5. Timing of F1 and HubSpot Data Sync

HubSpot pulls various data points (Communication Card contact items, serving/NextGen check-ins, giving-related, etc.) from F1 on a daily basis. This sync typically happens every morning between 6:00-8:00am. So any data that gets added to F1 for a contact will get pushed to HubSpot the next morning. For example, if a volunteer adds Communication Card contact items Saturday evening, they'll be available in HubSpot Sunday morning. If they're added Wednesday afternoon, they'll be available Thursday morning.

6. Not All F1 Data is Synced to HubSpot

We've worked with IT to sync the most common or useful data points from F1 into HubSpot. We strongly recommend you familiarize yourself with the Contact Properties page to see which data points are available. You'll notice not all Communication Card contact items are synced to HubSpot. If there are additional contact items or data points you'd like added to HubSpot, please let us know.

7. Naming Convention

When creating emails, workflows, or lists in HubSpot, you'll notice there's a specific naming convention that should be followed. Be sure you follow that naming convention by prefixing anything you create with the proper campus code or Central ministry abbreviation (e.g.

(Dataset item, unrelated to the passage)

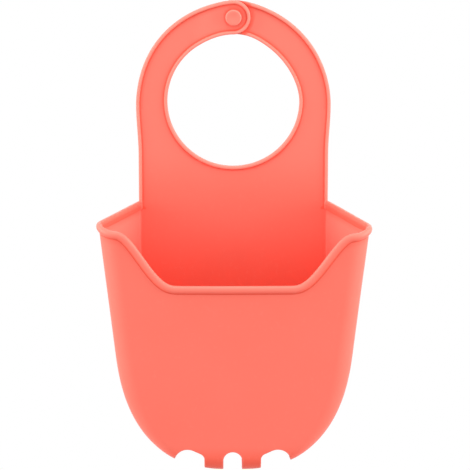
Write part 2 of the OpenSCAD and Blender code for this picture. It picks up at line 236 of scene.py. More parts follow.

STO - Email Name).

Be sure you only edit things with your campus code or ministry abbreviation in the name.

8. Learn to Crawl Before You Walk

When starting out with HubSpot, it's tempting to clone emails, workflows, or lists from other campuses. Unfortunately, doing that doesn't teach you how to create those things yourself. You could also be unintentionally cloning a mistake and propagating that on your end without even knowing.

Cloning can be a great tool to save time, but only after you've mastered creating emails, workflows, and lists on your own—from scratch. A good litmus test is if you can confidently do everything listed in these Printable Cheatsheets without needing to reference them.

When you do clone, be sure you double-check the work you're cloning is accurate and that you're editing the cloned copy and not the original.